# START OF Collected material

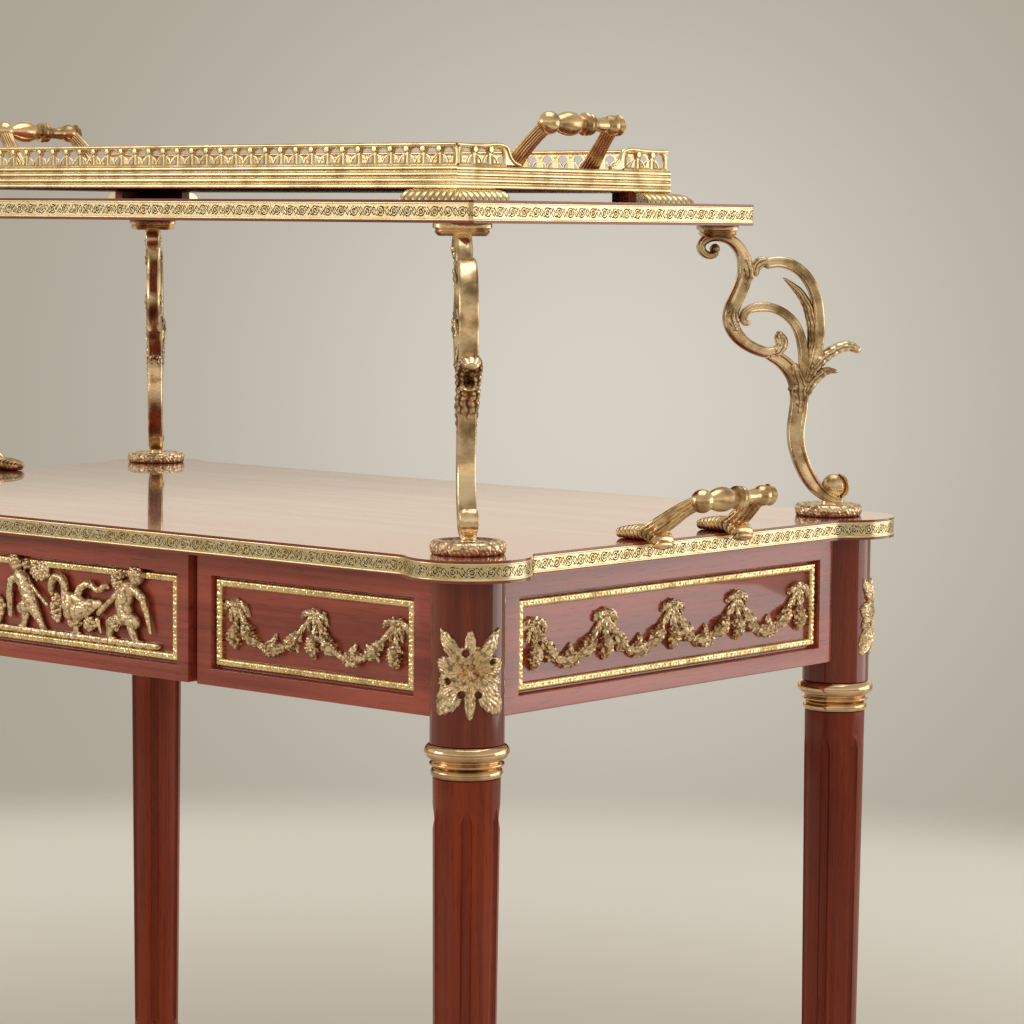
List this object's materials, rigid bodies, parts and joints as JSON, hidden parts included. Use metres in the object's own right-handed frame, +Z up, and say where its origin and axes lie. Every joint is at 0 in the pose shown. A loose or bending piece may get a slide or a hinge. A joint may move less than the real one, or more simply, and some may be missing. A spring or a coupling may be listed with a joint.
{
  "type": "tea trolley",
  "caption": "Two-tier tea trolley with brass mounts, fluted legs on swivel casters, a frieze drawer, scroll supports and a lift-off galleried tray.",
  "frame": {"origin": "on the floor, under the middle of the trolley", "axes": "+Z up, +X along the length, the drawer faces -Y"},
  "size_m": [0.9186, 0.528, 0.9376],
  "materials": {
    "mahogany": "french polished",
    "oak": "waxed",
    "pale_brass": "polished",
    "gilt_brass": "antique gilt",
    "caster_brass": "worn",
    "steel": "dull"
  },
  "bodies": {
    "stand": {"apron_back": "mahogany", "apron_front_left": "mahogany", "apron_front_right": "mahogany", "apron_left": "mahogany", "apron_right": "mahogany", "back_garlands": "gilt_brass", "back_plaque": "gilt_brass", "drawer_kickers": "oak", "drawer_rails": "oak", "drawer_runners": "oak", "front_garlands": "gilt_brass", "glue_blocks": "oak", "leaf_mounts": "gilt_brass", "leg_back_left": "mahogany", "leg_back_right": "mahogany", "leg_collars": "gilt_brass", "leg_front_left": "mahogany", "leg_front_right": "mahogany", "leg_sabots": "gilt_brass", "lower_handle_grips": "gilt_brass", "lower_handle_posts": "gilt_brass", "lower_handle_screws": "steel", "lower_top": "mahogany", "lower_top_band": "pale_brass", "panel_frames": "gilt_brass", "plate_screws": "steel", "side_garlands": "gilt_brass", "support_back_left": "gilt_brass", "support_back_right": "gilt_brass", "support_front_left": "gilt_brass", "support_front_right": "gilt_brass", "support_plates": "gilt_brass", "support_rosettes": "gilt_brass", "support_studs": "steel", "top_screws": "steel", "upper_top": "mahogany", "upper_top_band": "pale_brass"},
    "drawer": {"drawer_front": "mahogany", "drawer_frame": "gilt_brass", "drawer_plaque": "gilt_brass", "drawer_sides": "oak", "drawer_back": "oak", "drawer_bottom": "oak"},
    "tray": {"tray_bed": "mahogany", "tray_feet": "gilt_brass", "tray_gallery": "pale_brass", "tray_handle_grips": "gilt_brass", "tray_handle_posts": "gilt_brass", "tray_handle_screws": "steel", "tray_moulding": "pale_brass"},
    "caster_front_left": {"caster_fork_front_left": "caster_brass"},
    "wheel_front_left": {"caster_wheel_front_left": "caster_brass"},
    "caster_front_right": {"caster_fork_front_right": "caster_brass"},
    "wheel_front_right": {"caster_wheel_front_right": "caster_brass"},
    "caster_back_left": {"caster_fork_back_left": "caster_brass"},
    "wheel_back_left": {"caster_wheel_back_left": "caster_brass"},
    "caster_back_right": {"caster_fork_back_right": "caster_brass"},
    "wheel_back_right": {"caster_wheel_back_right": "caster_brass"}
  },
  "joints": [
    {"name": "drawer_slide", "type": "slide", "parent": "stand", "child": "drawer", "axis": [0, -1, 0], "range_m": [0, 0.25]},
    {"name": "tray_lift", "type": "slide", "parent": "stand", "child": "tray", "axis": [0, 0, 1], "range_m": [0, 0.12]},
    {"name": "swivel_front_left", "type": "hinge", "parent": "stand", "child": "caster_front_left", "pos_m": [-0.389, -0.22, 0.036], "axis": [0, 0, 1], "continuous": true},
    {"name": "roll_front_left", "type": "hinge", "parent": "caster_front_left", "child": "wheel_front_left", "pos_m": [-0.378, -0.22, 0.016], "axis": [0, 1, 0], "continuous": true},
    {"name": "swivel_front_right", "type": "hinge", "parent": "stand", "child": "caster_front_right", "pos_m": [0.389, -0.22, 0.036], "axis": [0, 0, 1], "continuous": true},
    {"name": "roll_front_right", "type": "hinge", "parent": "caster_front_right", "child": "wheel_front_right", "pos_m": [0.4, -0.22, 0.016], "axis": [0, 1, 0], "continuous": true},
    {"name": "swivel_back_left", "type": "hinge", "parent": "stand", "child": "caster_back_left", "pos_m": [-0.389, 0.22, 0.036], "axis": [0, 0, 1], "continuous": true},
    {"name": "roll_back_left", "type": "hinge", "parent": "caster_back_left", "child": "wheel_back_left", "pos_m": [-0.378, 0.22, 0.016], "axis": [0, 1, 0], "continuous": true},
    {"name": "swivel_back_right", "type": "hinge", "parent": "stand", "child": "caster_back_right", "pos_m": [0.389, 0.22, 0.036], "axis": [0, 0, 1], "continuous": true},
    {"name": "roll_back_right", "type": "hinge", "parent": "caster_back_right", "child": "wheel_back_right", "pos_m": [0.4, 0.22, 0.016], "axis": [0, 1, 0], "continuous": true}
  ]
}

# END OF Collected material

## [Work instructions]
Restate the whole of the material exactly.

## [Task answer]
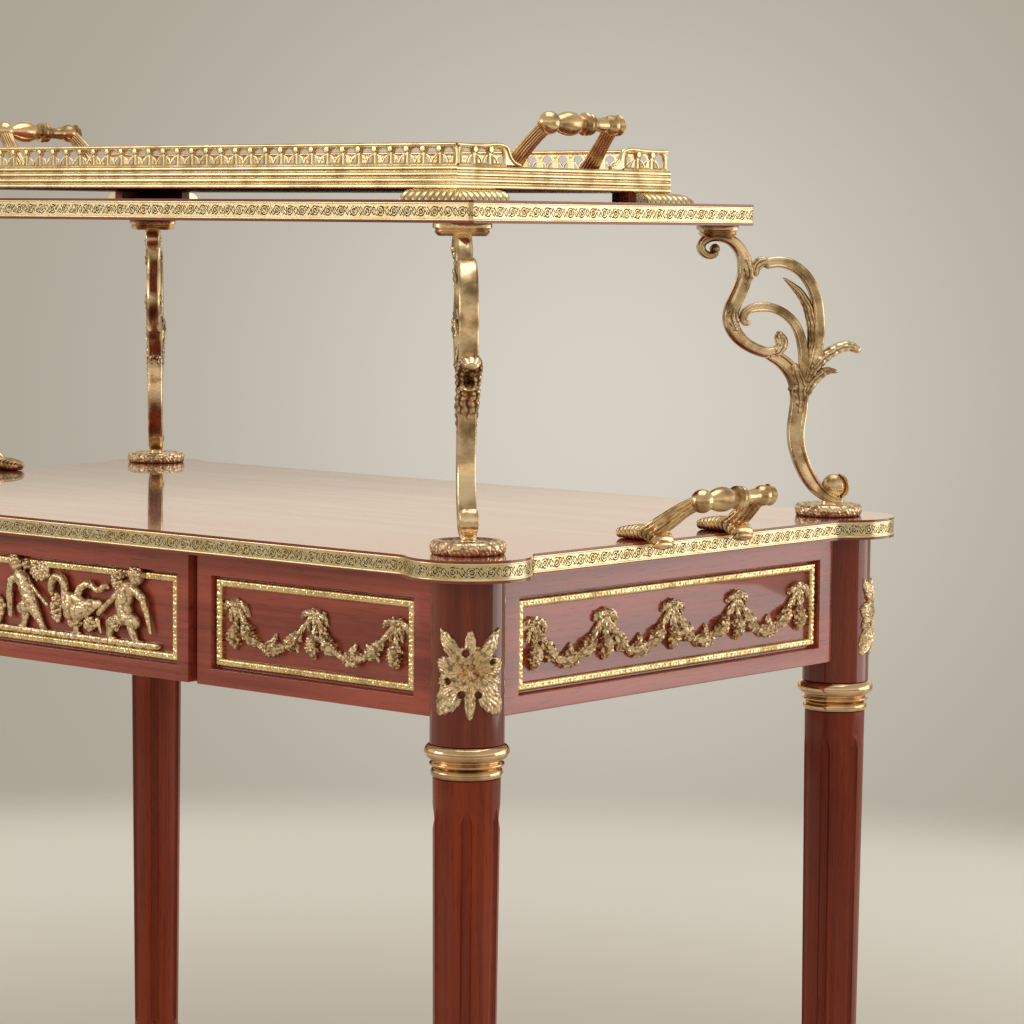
List this object's materials, rigid bodies, parts and joints as JSON, hidden parts included. Use metres in the object's own right-handed frame, +Z up, and say where its origin and axes lie. Every joint is at 0 in the pose shown. A loose or bending piece may get a slide or a hinge. A joint may move less than the real one, or more simply, and some may be missing. A spring or a coupling may be listed with a joint.
{
  "type": "tea trolley",
  "caption": "Two-tier tea trolley with brass mounts, fluted legs on swivel casters, a frieze drawer, scroll supports and a lift-off galleried tray.",
  "frame": {"origin": "on the floor, under the middle of the trolley", "axes": "+Z up, +X along the length, the drawer faces -Y"},
  "size_m": [0.9186, 0.528, 0.9376],
  "materials": {
    "mahogany": "french polished",
    "oak": "waxed",
    "pale_brass": "polished",
    "gilt_brass": "antique gilt",
    "caster_brass": "worn",
    "steel": "dull"
  },
  "bodies": {
    "stand": {"apron_back": "mahogany", "apron_front_left": "mahogany", "apron_front_right": "mahogany", "apron_left": "mahogany", "apron_right": "mahogany", "back_garlands": "gilt_brass", "back_plaque": "gilt_brass", "drawer_kickers": "oak", "drawer_rails": "oak", "drawer_runners": "oak", "front_garlands": "gilt_brass", "glue_blocks": "oak", "leaf_mounts": "gilt_brass", "leg_back_left": "mahogany", "leg_back_right": "mahogany", "leg_collars": "gilt_brass", "leg_front_left": "mahogany", "leg_front_right": "mahogany", "leg_sabots": "gilt_brass", "lower_handle_grips": "gilt_brass", "lower_handle_posts": "gilt_brass", "lower_handle_screws": "steel", "lower_top": "mahogany", "lower_top_band": "pale_brass", "panel_frames": "gilt_brass", "plate_screws": "steel", "side_garlands": "gilt_brass", "support_back_left": "gilt_brass", "support_back_right": "gilt_brass", "support_front_left": "gilt_brass", "support_front_right": "gilt_brass", "support_plates": "gilt_brass", "support_rosettes": "gilt_brass", "support_studs": "steel", "top_screws": "steel", "upper_top": "mahogany", "upper_top_band": "pale_brass"},
    "drawer": {"drawer_front": "mahogany", "drawer_frame": "gilt_brass", "drawer_plaque": "gilt_brass", "drawer_sides": "oak", "drawer_back": "oak", "drawer_bottom": "oak"},
    "tray": {"tray_bed": "mahogany", "tray_feet": "gilt_brass", "tray_gallery": "pale_brass", "tray_handle_grips": "gilt_brass", "tray_handle_posts": "gilt_brass", "tray_handle_screws": "steel", "tray_moulding": "pale_brass"},
    "caster_front_left": {"caster_fork_front_left": "caster_brass"},
    "wheel_front_left": {"caster_wheel_front_left": "caster_brass"},
    "caster_front_right": {"caster_fork_front_right": "caster_brass"},
    "wheel_front_right": {"caster_wheel_front_right": "caster_brass"},
    "caster_back_left": {"caster_fork_back_left": "caster_brass"},
    "wheel_back_left": {"caster_wheel_back_left": "caster_brass"},
    "caster_back_right": {"caster_fork_back_right": "caster_brass"},
    "wheel_back_right": {"caster_wheel_back_right": "caster_brass"}
  },
  "joints": [
    {"name": "drawer_slide", "type": "slide", "parent": "stand", "child": "drawer", "axis": [0, -1, 0], "range_m": [0, 0.25]},
    {"name": "tray_lift", "type": "slide", "parent": "stand", "child": "tray", "axis": [0, 0, 1], "range_m": [0, 0.12]},
    {"name": "swivel_front_left", "type": "hinge", "parent": "stand", "child": "caster_front_left", "pos_m": [-0.389, -0.22, 0.036], "axis": [0, 0, 1], "continuous": true},
    {"name": "roll_front_left", "type": "hinge", "parent": "caster_front_left", "child": "wheel_front_left", "pos_m": [-0.378, -0.22, 0.016], "axis": [0, 1, 0], "continuous": true},
    {"name": "swivel_front_right", "type": "hinge", "parent": "stand", "child": "caster_front_right", "pos_m": [0.389, -0.22, 0.036], "axis": [0, 0, 1], "continuous": true},
    {"name": "roll_front_right", "type": "hinge", "parent": "caster_front_right", "child": "wheel_front_right", "pos_m": [0.4, -0.22, 0.016], "axis": [0, 1, 0], "continuous": true},
    {"name": "swivel_back_left", "type": "hinge", "parent": "stand", "child": "caster_back_left", "pos_m": [-0.389, 0.22, 0.036], "axis": [0, 0, 1], "continuous": true},
    {"name": "roll_back_left", "type": "hinge", "parent": "caster_back_left", "child": "wheel_back_left", "pos_m": [-0.378, 0.22, 0.016], "axis": [0, 1, 0], "continuous": true},
    {"name": "swivel_back_right", "type": "hinge", "parent": "stand", "child": "caster_back_right", "pos_m": [0.389, 0.22, 0.036], "axis": [0, 0, 1], "continuous": true},
    {"name": "roll_back_right", "type": "hinge", "parent": "caster_back_right", "child": "wheel_back_right", "pos_m": [0.4, 0.22, 0.016], "axis": [0, 1, 0], "continuous": true}
  ]
}